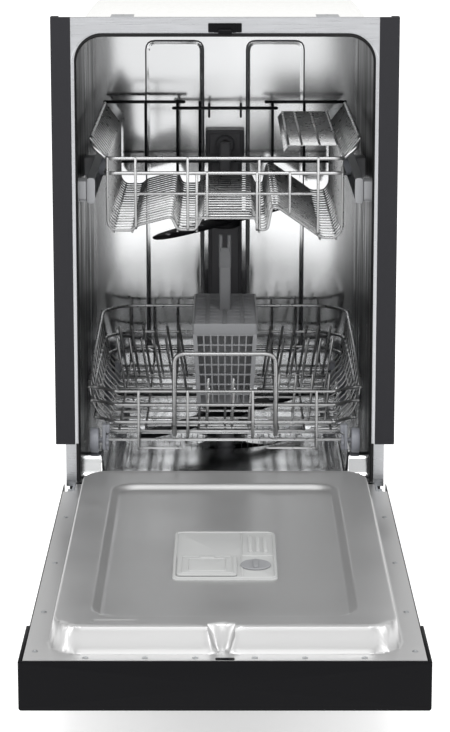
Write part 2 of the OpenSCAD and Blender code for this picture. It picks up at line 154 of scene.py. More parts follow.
# %% Finishes
tub_steel = finish("deep_drawn_stainless", "#e2e3e4", "#c2c3c4", 1, 0.08, 0.18, 120, 2.2,
                   (1, 1, 0.35), 1.0)
# Painted shade: the side walls' colours are darkened for the shadow they lie in; the steel is the same as the
# back's.
shaded_wall_steel = finish("side_wall_stainless_painted_shade", "#3a3b3c", "#0c0c0d", 0.9, 0.26, 0.55, 16, 2.6,
                    (1, 1, 0.06), 2.0, shine=0.2)
door_steel = finish("pressed_stainless_liner", "#c6c6c6", "#b8b8b8", 0.75, 0.3, 0.4, 90, 0.5,
                    (0.35, 1, 1), 2.0)
brushed = finish("brushed_stainless", "#b4b5b8", "#a4a5a7", 1, 0.26, 0.38, 1.2, 0.05, (0.03, 1, 1))
wire_steel = finish("electropolished_wire", "#a3a3a3", "#8b8c8d", 0.85, 0.24, 0.36, 9, 0.05)
shade_wire = finish("shaded_rear_wire", "#4a4b4d", "#333436", 1, 0.25, 0.4, 6, 0.05)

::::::

**Written problem**
Print all of the data exactly as it was given.

**Result below**
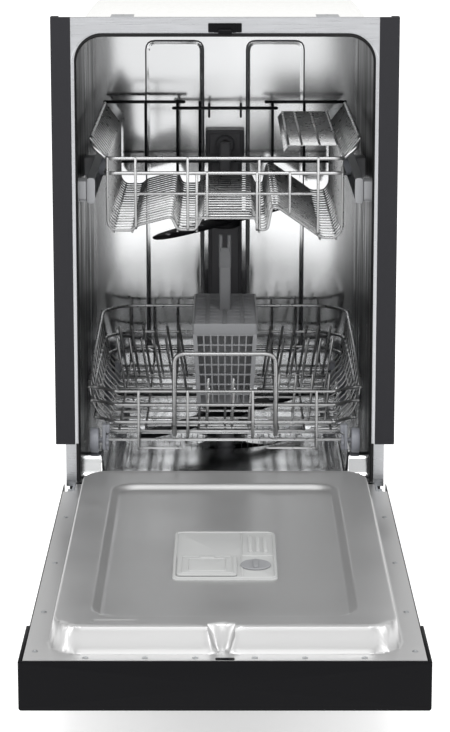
Write part 2 of the OpenSCAD and Blender code for this picture. It picks up at line 154 of scene.py. More parts follow.
# %% Finishes
tub_steel = finish("deep_drawn_stainless", "#e2e3e4", "#c2c3c4", 1, 0.08, 0.18, 120, 2.2,
                   (1, 1, 0.35), 1.0)
# Painted shade: the side walls' colours are darkened for the shadow they lie in; the steel is the same as the
# back's.
shaded_wall_steel = finish("side_wall_stainless_painted_shade", "#3a3b3c", "#0c0c0d", 0.9, 0.26, 0.55, 16, 2.6,
                    (1, 1, 0.06), 2.0, shine=0.2)
door_steel = finish("pressed_stainless_liner", "#c6c6c6", "#b8b8b8", 0.75, 0.3, 0.4, 90, 0.5,
                    (0.35, 1, 1), 2.0)
brushed = finish("brushed_stainless", "#b4b5b8", "#a4a5a7", 1, 0.26, 0.38, 1.2, 0.05, (0.03, 1, 1))
wire_steel = finish("electropolished_wire", "#a3a3a3", "#8b8c8d", 0.85, 0.24, 0.36, 9, 0.05)
shade_wire = finish("shaded_rear_wire", "#4a4b4d", "#333436", 1, 0.25, 0.4, 6, 0.05)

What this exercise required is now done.